◆ What is required
The data must be returned in full and exactly as given.

◆ Record set

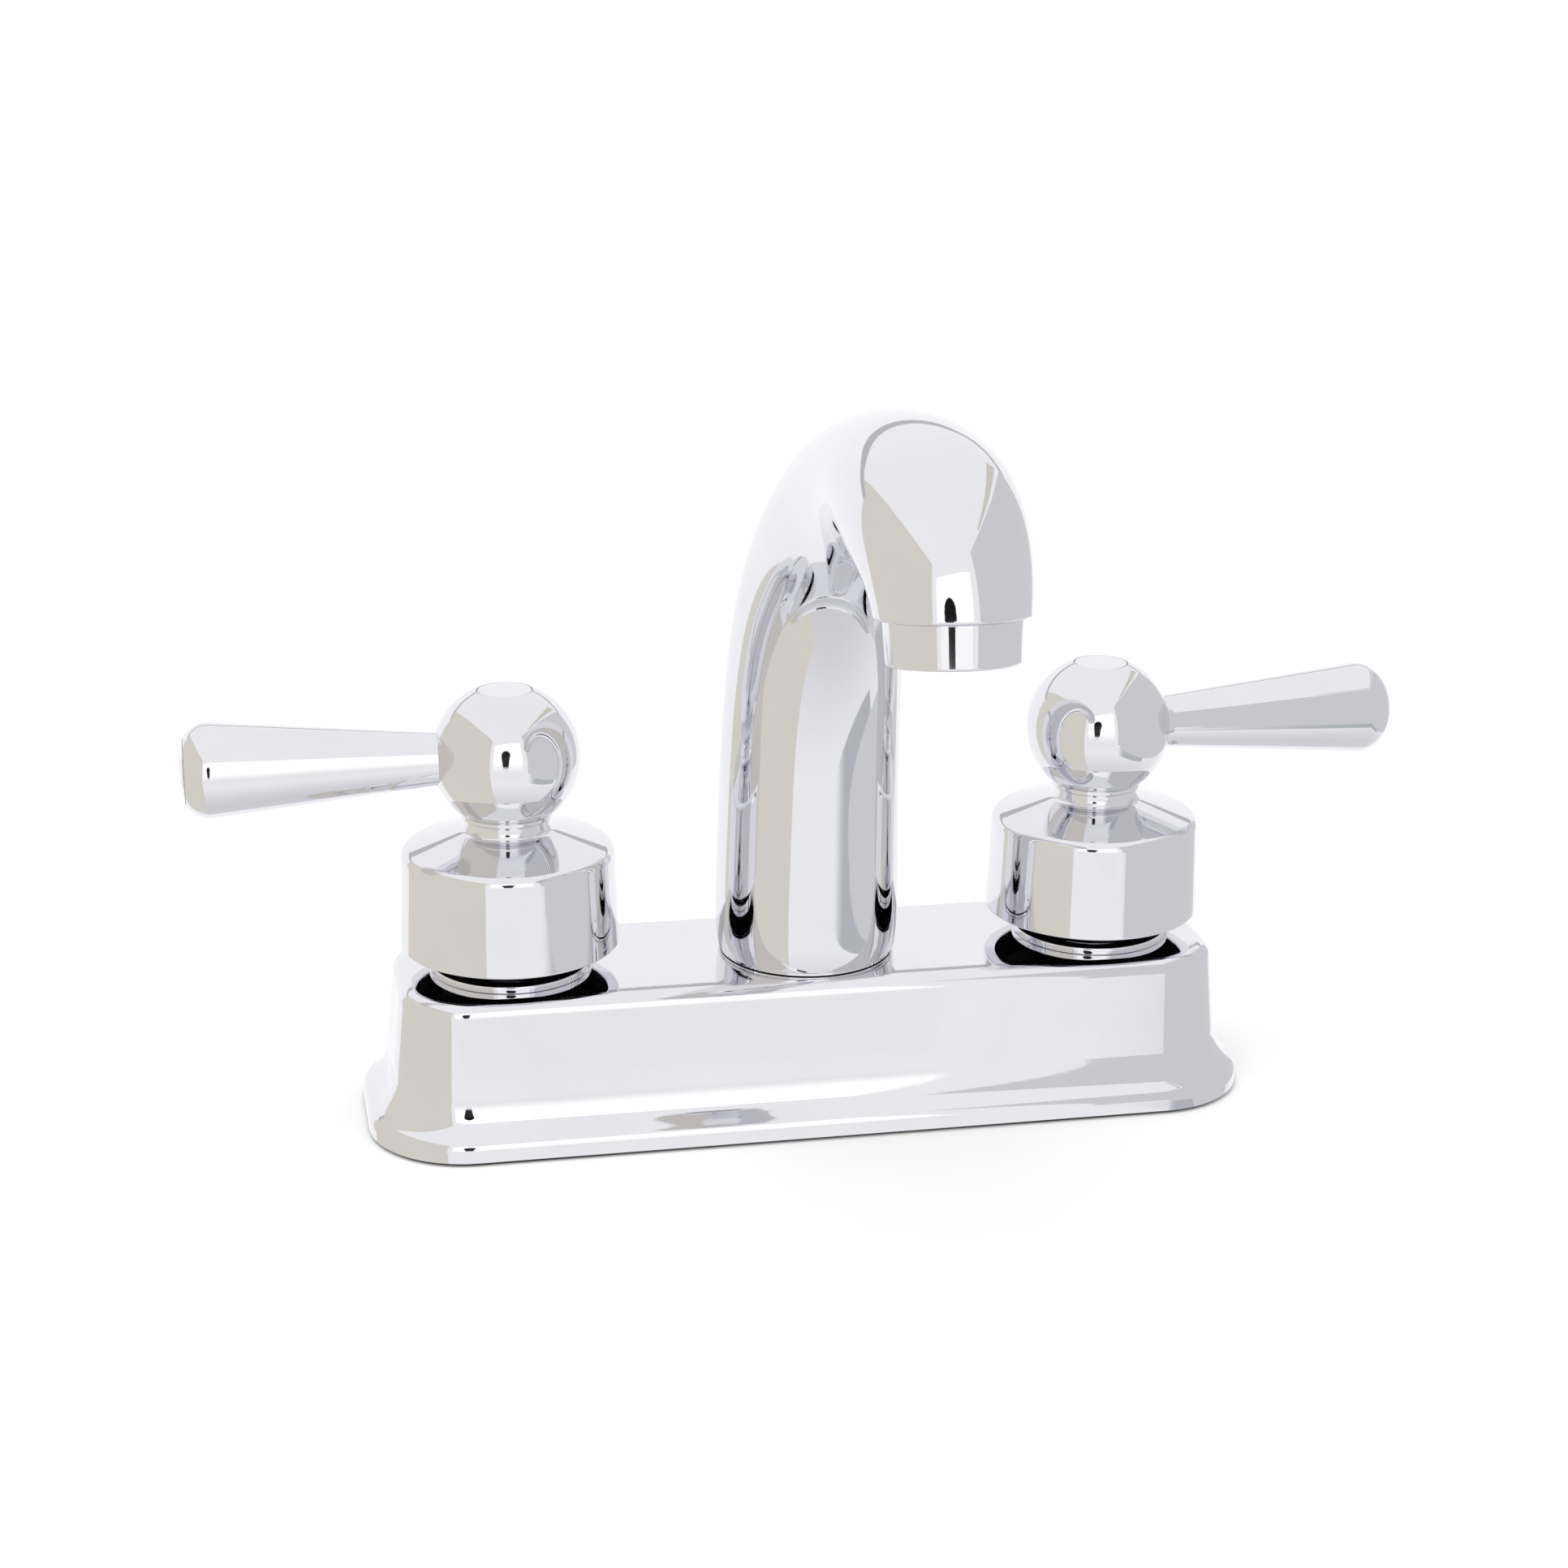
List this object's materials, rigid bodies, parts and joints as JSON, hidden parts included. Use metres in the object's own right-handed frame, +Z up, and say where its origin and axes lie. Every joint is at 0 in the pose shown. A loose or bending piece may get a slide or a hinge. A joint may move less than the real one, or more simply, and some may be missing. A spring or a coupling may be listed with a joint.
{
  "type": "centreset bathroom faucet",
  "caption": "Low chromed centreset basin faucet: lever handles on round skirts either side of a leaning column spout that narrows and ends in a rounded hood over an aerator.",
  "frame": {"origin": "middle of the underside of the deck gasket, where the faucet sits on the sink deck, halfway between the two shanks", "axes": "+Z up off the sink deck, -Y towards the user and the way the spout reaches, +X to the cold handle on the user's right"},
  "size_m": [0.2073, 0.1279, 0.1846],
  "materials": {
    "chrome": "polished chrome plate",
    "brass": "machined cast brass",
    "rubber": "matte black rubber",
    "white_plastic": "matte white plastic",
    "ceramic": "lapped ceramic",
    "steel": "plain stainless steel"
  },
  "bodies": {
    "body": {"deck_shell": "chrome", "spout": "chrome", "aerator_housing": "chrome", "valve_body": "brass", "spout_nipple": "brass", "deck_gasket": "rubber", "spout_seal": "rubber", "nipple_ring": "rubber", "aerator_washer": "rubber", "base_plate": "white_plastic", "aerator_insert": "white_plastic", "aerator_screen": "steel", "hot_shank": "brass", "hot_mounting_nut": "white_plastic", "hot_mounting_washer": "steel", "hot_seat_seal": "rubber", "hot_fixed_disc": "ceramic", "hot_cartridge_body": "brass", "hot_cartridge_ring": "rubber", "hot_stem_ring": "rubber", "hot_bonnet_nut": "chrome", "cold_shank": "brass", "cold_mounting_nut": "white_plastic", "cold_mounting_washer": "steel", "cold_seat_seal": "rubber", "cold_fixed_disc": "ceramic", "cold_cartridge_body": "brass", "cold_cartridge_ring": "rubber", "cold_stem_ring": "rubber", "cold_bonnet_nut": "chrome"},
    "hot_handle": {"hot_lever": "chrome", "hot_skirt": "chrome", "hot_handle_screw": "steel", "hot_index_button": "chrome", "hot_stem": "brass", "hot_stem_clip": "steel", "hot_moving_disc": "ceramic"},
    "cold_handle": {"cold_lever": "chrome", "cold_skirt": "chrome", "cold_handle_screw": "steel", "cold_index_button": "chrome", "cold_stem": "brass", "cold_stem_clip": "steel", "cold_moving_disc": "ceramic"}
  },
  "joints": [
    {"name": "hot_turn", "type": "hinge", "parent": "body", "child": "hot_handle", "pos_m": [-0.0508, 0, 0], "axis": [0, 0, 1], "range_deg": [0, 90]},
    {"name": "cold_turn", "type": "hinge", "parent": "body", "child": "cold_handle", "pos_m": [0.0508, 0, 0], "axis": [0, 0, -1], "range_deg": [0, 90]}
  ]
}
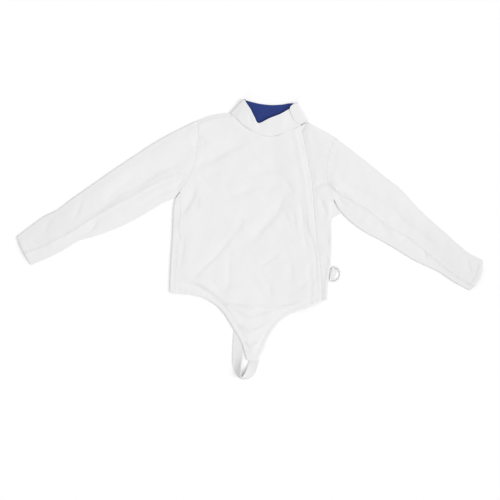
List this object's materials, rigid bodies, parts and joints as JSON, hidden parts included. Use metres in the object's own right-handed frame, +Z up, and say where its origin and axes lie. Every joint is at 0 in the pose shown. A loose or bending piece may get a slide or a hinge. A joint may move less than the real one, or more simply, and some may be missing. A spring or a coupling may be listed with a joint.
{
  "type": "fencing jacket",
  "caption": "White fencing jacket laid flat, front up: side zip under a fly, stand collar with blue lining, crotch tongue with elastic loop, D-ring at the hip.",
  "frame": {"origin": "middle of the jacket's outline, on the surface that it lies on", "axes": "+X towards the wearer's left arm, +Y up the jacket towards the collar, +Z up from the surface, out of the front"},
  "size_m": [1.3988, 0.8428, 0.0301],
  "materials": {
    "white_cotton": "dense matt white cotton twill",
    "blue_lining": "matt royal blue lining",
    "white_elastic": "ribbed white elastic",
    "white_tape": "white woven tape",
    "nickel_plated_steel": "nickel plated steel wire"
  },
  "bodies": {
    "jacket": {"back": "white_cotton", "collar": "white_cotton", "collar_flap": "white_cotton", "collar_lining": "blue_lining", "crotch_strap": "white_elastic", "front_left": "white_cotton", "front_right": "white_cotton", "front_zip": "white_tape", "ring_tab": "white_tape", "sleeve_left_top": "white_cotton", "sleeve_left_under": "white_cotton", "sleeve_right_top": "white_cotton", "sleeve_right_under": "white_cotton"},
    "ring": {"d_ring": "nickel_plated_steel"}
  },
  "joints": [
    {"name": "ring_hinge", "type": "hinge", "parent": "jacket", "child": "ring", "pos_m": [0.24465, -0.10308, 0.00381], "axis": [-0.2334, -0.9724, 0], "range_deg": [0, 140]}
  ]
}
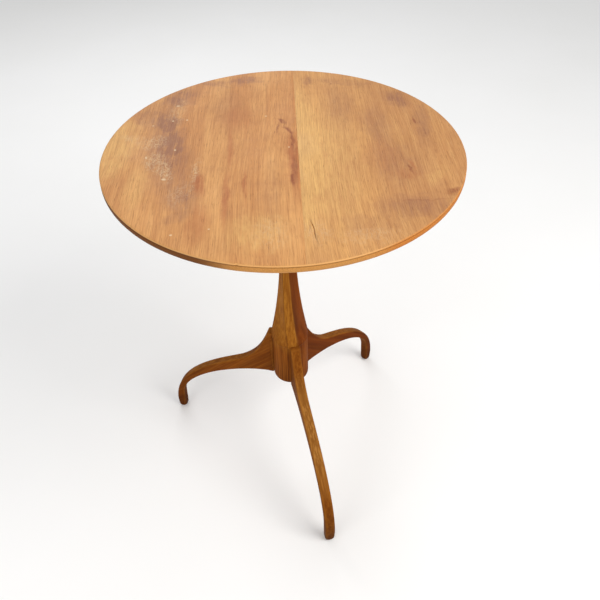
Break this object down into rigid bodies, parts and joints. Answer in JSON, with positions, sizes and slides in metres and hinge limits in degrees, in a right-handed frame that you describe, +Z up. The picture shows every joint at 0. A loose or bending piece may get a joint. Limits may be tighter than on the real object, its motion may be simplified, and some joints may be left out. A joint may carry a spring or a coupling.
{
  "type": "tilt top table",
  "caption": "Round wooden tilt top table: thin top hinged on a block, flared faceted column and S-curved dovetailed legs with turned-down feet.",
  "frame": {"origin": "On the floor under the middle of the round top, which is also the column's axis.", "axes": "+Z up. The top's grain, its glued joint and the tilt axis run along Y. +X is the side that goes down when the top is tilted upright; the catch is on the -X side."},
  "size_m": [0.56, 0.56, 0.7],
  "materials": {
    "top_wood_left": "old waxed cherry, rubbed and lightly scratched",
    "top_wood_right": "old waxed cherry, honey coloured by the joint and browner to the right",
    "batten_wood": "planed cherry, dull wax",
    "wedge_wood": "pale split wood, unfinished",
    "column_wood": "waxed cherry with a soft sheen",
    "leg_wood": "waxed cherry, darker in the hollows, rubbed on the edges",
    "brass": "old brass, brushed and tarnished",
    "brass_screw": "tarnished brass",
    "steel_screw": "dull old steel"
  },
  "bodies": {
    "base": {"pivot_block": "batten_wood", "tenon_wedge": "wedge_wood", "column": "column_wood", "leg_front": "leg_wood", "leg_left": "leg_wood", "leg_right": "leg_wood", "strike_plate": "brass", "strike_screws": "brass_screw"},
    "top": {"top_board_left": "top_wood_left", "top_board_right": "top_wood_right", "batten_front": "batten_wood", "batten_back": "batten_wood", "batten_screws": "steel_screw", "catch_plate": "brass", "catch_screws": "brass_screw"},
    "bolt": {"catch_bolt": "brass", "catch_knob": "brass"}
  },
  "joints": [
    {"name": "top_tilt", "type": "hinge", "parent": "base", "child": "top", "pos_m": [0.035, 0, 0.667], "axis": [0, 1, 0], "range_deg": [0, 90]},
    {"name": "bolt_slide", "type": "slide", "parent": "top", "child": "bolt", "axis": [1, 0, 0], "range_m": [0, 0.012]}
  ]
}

◆ Solved exercise
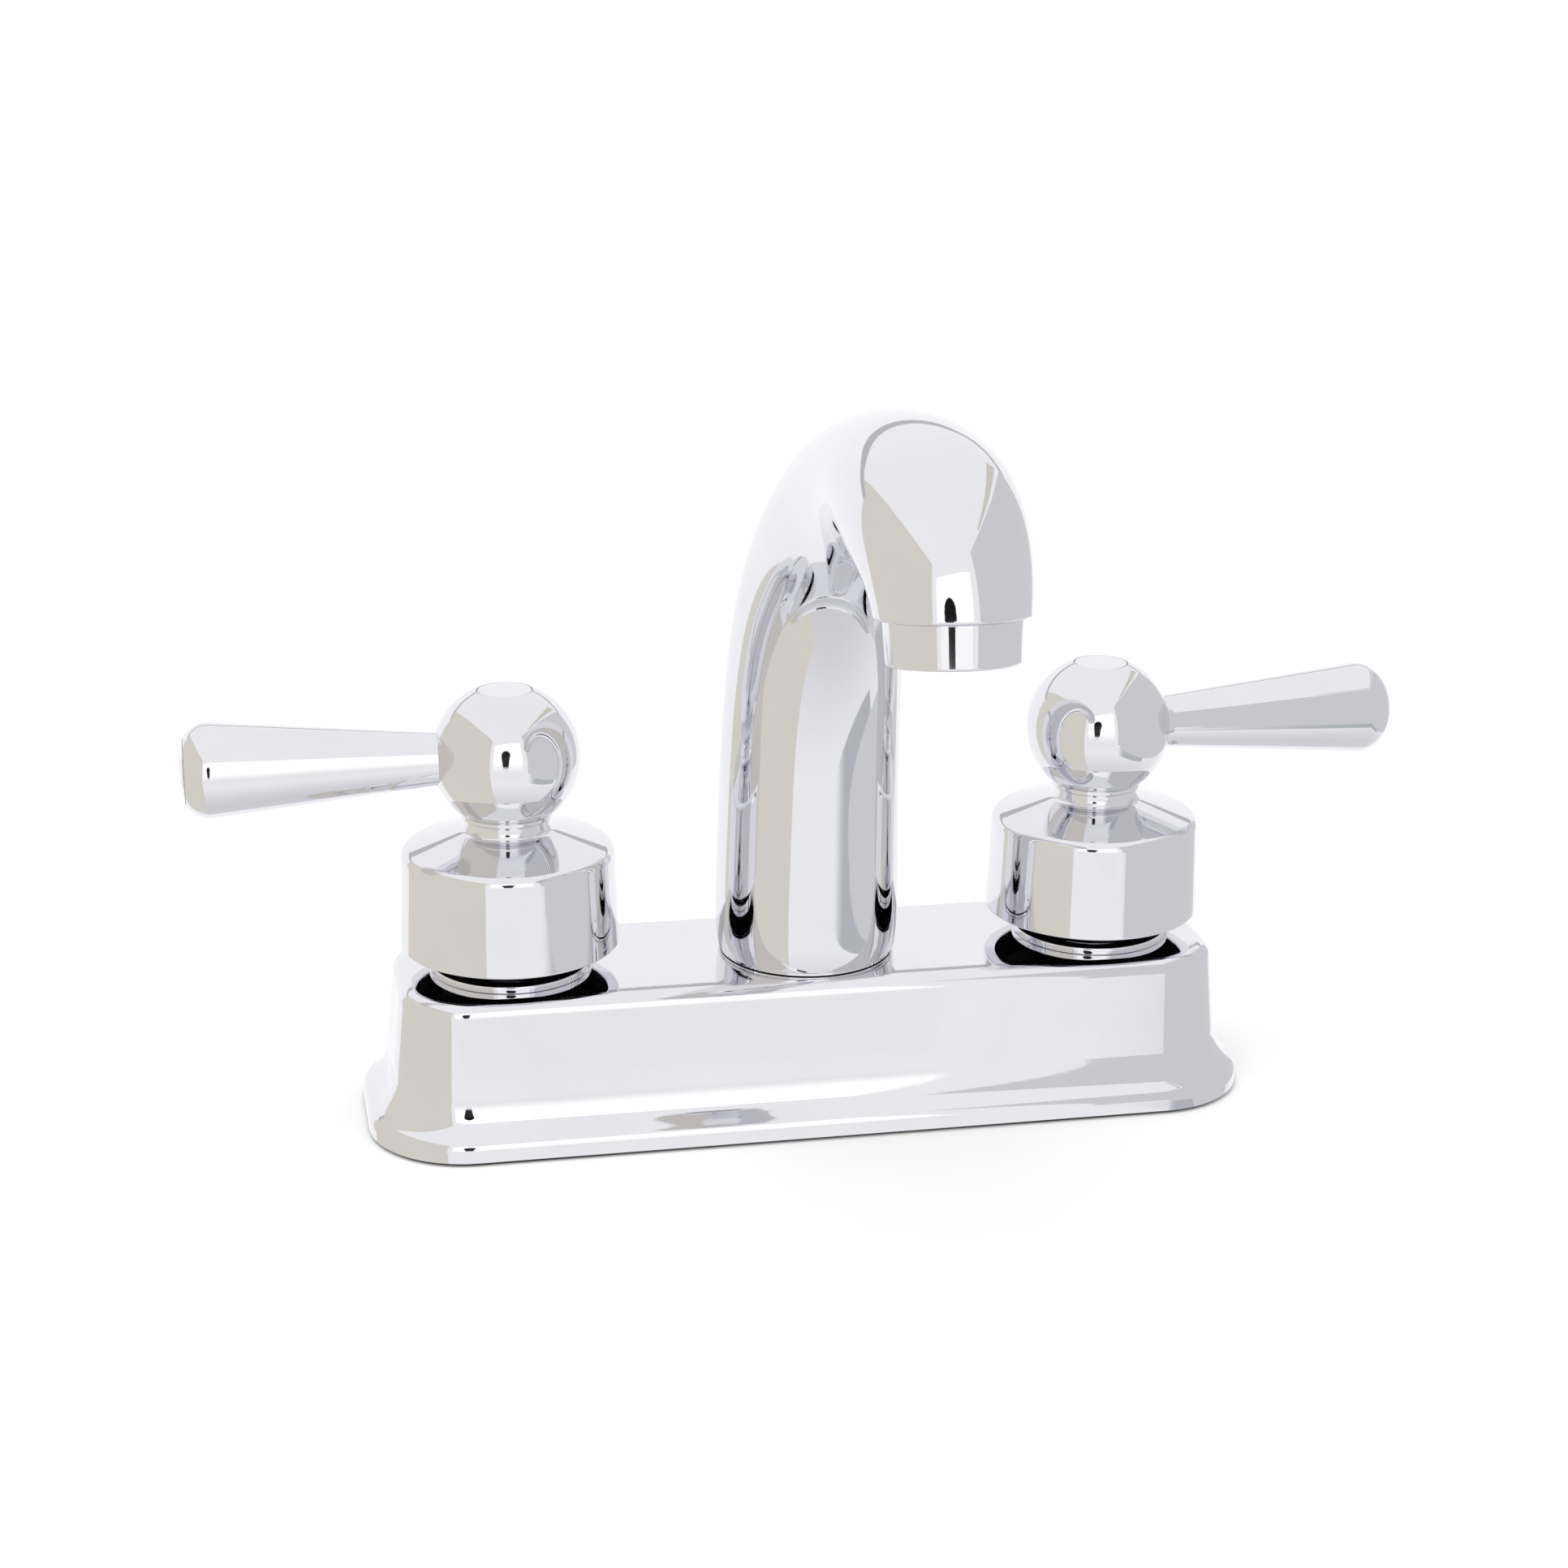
List this object's materials, rigid bodies, parts and joints as JSON, hidden parts included. Use metres in the object's own right-handed frame, +Z up, and say where its origin and axes lie. Every joint is at 0 in the pose shown. A loose or bending piece may get a slide or a hinge. A joint may move less than the real one, or more simply, and some may be missing. A spring or a coupling may be listed with a joint.
{
  "type": "centreset bathroom faucet",
  "caption": "Low chromed centreset basin faucet: lever handles on round skirts either side of a leaning column spout that narrows and ends in a rounded hood over an aerator.",
  "frame": {"origin": "middle of the underside of the deck gasket, where the faucet sits on the sink deck, halfway between the two shanks", "axes": "+Z up off the sink deck, -Y towards the user and the way the spout reaches, +X to the cold handle on the user's right"},
  "size_m": [0.2073, 0.1279, 0.1846],
  "materials": {
    "chrome": "polished chrome plate",
    "brass": "machined cast brass",
    "rubber": "matte black rubber",
    "white_plastic": "matte white plastic",
    "ceramic": "lapped ceramic",
    "steel": "plain stainless steel"
  },
  "bodies": {
    "body": {"deck_shell": "chrome", "spout": "chrome", "aerator_housing": "chrome", "valve_body": "brass", "spout_nipple": "brass", "deck_gasket": "rubber", "spout_seal": "rubber", "nipple_ring": "rubber", "aerator_washer": "rubber", "base_plate": "white_plastic", "aerator_insert": "white_plastic", "aerator_screen": "steel", "hot_shank": "brass", "hot_mounting_nut": "white_plastic", "hot_mounting_washer": "steel", "hot_seat_seal": "rubber", "hot_fixed_disc": "ceramic", "hot_cartridge_body": "brass", "hot_cartridge_ring": "rubber", "hot_stem_ring": "rubber", "hot_bonnet_nut": "chrome", "cold_shank": "brass", "cold_mounting_nut": "white_plastic", "cold_mounting_washer": "steel", "cold_seat_seal": "rubber", "cold_fixed_disc": "ceramic", "cold_cartridge_body": "brass", "cold_cartridge_ring": "rubber", "cold_stem_ring": "rubber", "cold_bonnet_nut": "chrome"},
    "hot_handle": {"hot_lever": "chrome", "hot_skirt": "chrome", "hot_handle_screw": "steel", "hot_index_button": "chrome", "hot_stem": "brass", "hot_stem_clip": "steel", "hot_moving_disc": "ceramic"},
    "cold_handle": {"cold_lever": "chrome", "cold_skirt": "chrome", "cold_handle_screw": "steel", "cold_index_button": "chrome", "cold_stem": "brass", "cold_stem_clip": "steel", "cold_moving_disc": "ceramic"}
  },
  "joints": [
    {"name": "hot_turn", "type": "hinge", "parent": "body", "child": "hot_handle", "pos_m": [-0.0508, 0, 0], "axis": [0, 0, 1], "range_deg": [0, 90]},
    {"name": "cold_turn", "type": "hinge", "parent": "body", "child": "cold_handle", "pos_m": [0.0508, 0, 0], "axis": [0, 0, -1], "range_deg": [0, 90]}
  ]
}
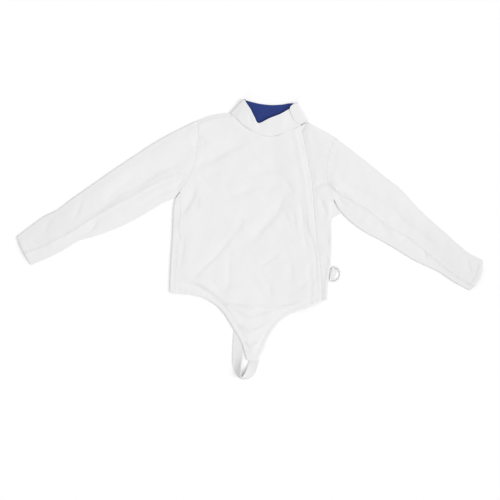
List this object's materials, rigid bodies, parts and joints as JSON, hidden parts included. Use metres in the object's own right-handed frame, +Z up, and say where its origin and axes lie. Every joint is at 0 in the pose shown. A loose or bending piece may get a slide or a hinge. A joint may move less than the real one, or more simply, and some may be missing. A spring or a coupling may be listed with a joint.
{
  "type": "fencing jacket",
  "caption": "White fencing jacket laid flat, front up: side zip under a fly, stand collar with blue lining, crotch tongue with elastic loop, D-ring at the hip.",
  "frame": {"origin": "middle of the jacket's outline, on the surface that it lies on", "axes": "+X towards the wearer's left arm, +Y up the jacket towards the collar, +Z up from the surface, out of the front"},
  "size_m": [1.3988, 0.8428, 0.0301],
  "materials": {
    "white_cotton": "dense matt white cotton twill",
    "blue_lining": "matt royal blue lining",
    "white_elastic": "ribbed white elastic",
    "white_tape": "white woven tape",
    "nickel_plated_steel": "nickel plated steel wire"
  },
  "bodies": {
    "jacket": {"back": "white_cotton", "collar": "white_cotton", "collar_flap": "white_cotton", "collar_lining": "blue_lining", "crotch_strap": "white_elastic", "front_left": "white_cotton", "front_right": "white_cotton", "front_zip": "white_tape", "ring_tab": "white_tape", "sleeve_left_top": "white_cotton", "sleeve_left_under": "white_cotton", "sleeve_right_top": "white_cotton", "sleeve_right_under": "white_cotton"},
    "ring": {"d_ring": "nickel_plated_steel"}
  },
  "joints": [
    {"name": "ring_hinge", "type": "hinge", "parent": "jacket", "child": "ring", "pos_m": [0.24465, -0.10308, 0.00381], "axis": [-0.2334, -0.9724, 0], "range_deg": [0, 140]}
  ]
}
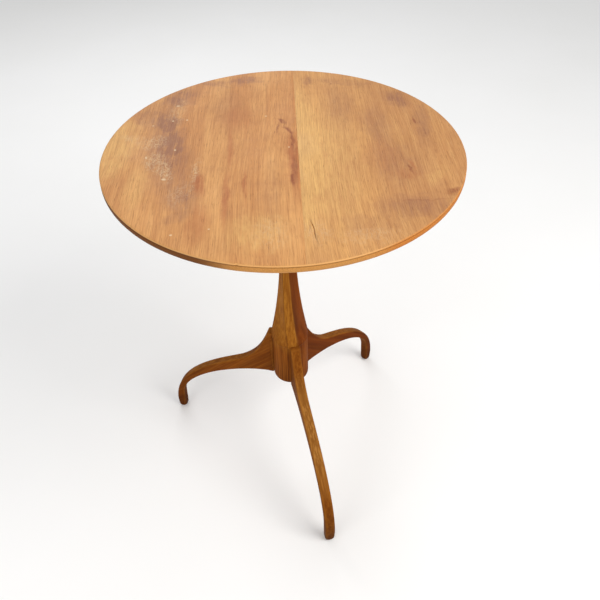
Break this object down into rigid bodies, parts and joints. Answer in JSON, with positions, sizes and slides in metres and hinge limits in degrees, in a right-handed frame that you describe, +Z up. The picture shows every joint at 0. A loose or bending piece may get a joint. Limits may be tighter than on the real object, its motion may be simplified, and some joints may be left out. A joint may carry a spring or a coupling.
{
  "type": "tilt top table",
  "caption": "Round wooden tilt top table: thin top hinged on a block, flared faceted column and S-curved dovetailed legs with turned-down feet.",
  "frame": {"origin": "On the floor under the middle of the round top, which is also the column's axis.", "axes": "+Z up. The top's grain, its glued joint and the tilt axis run along Y. +X is the side that goes down when the top is tilted upright; the catch is on the -X side."},
  "size_m": [0.56, 0.56, 0.7],
  "materials": {
    "top_wood_left": "old waxed cherry, rubbed and lightly scratched",
    "top_wood_right": "old waxed cherry, honey coloured by the joint and browner to the right",
    "batten_wood": "planed cherry, dull wax",
    "wedge_wood": "pale split wood, unfinished",
    "column_wood": "waxed cherry with a soft sheen",
    "leg_wood": "waxed cherry, darker in the hollows, rubbed on the edges",
    "brass": "old brass, brushed and tarnished",
    "brass_screw": "tarnished brass",
    "steel_screw": "dull old steel"
  },
  "bodies": {
    "base": {"pivot_block": "batten_wood", "tenon_wedge": "wedge_wood", "column": "column_wood", "leg_front": "leg_wood", "leg_left": "leg_wood", "leg_right": "leg_wood", "strike_plate": "brass", "strike_screws": "brass_screw"},
    "top": {"top_board_left": "top_wood_left", "top_board_right": "top_wood_right", "batten_front": "batten_wood", "batten_back": "batten_wood", "batten_screws": "steel_screw", "catch_plate": "brass", "catch_screws": "brass_screw"},
    "bolt": {"catch_bolt": "brass", "catch_knob": "brass"}
  },
  "joints": [
    {"name": "top_tilt", "type": "hinge", "parent": "base", "child": "top", "pos_m": [0.035, 0, 0.667], "axis": [0, 1, 0], "range_deg": [0, 90]},
    {"name": "bolt_slide", "type": "slide", "parent": "top", "child": "bolt", "axis": [1, 0, 0], "range_m": [0, 0.012]}
  ]
}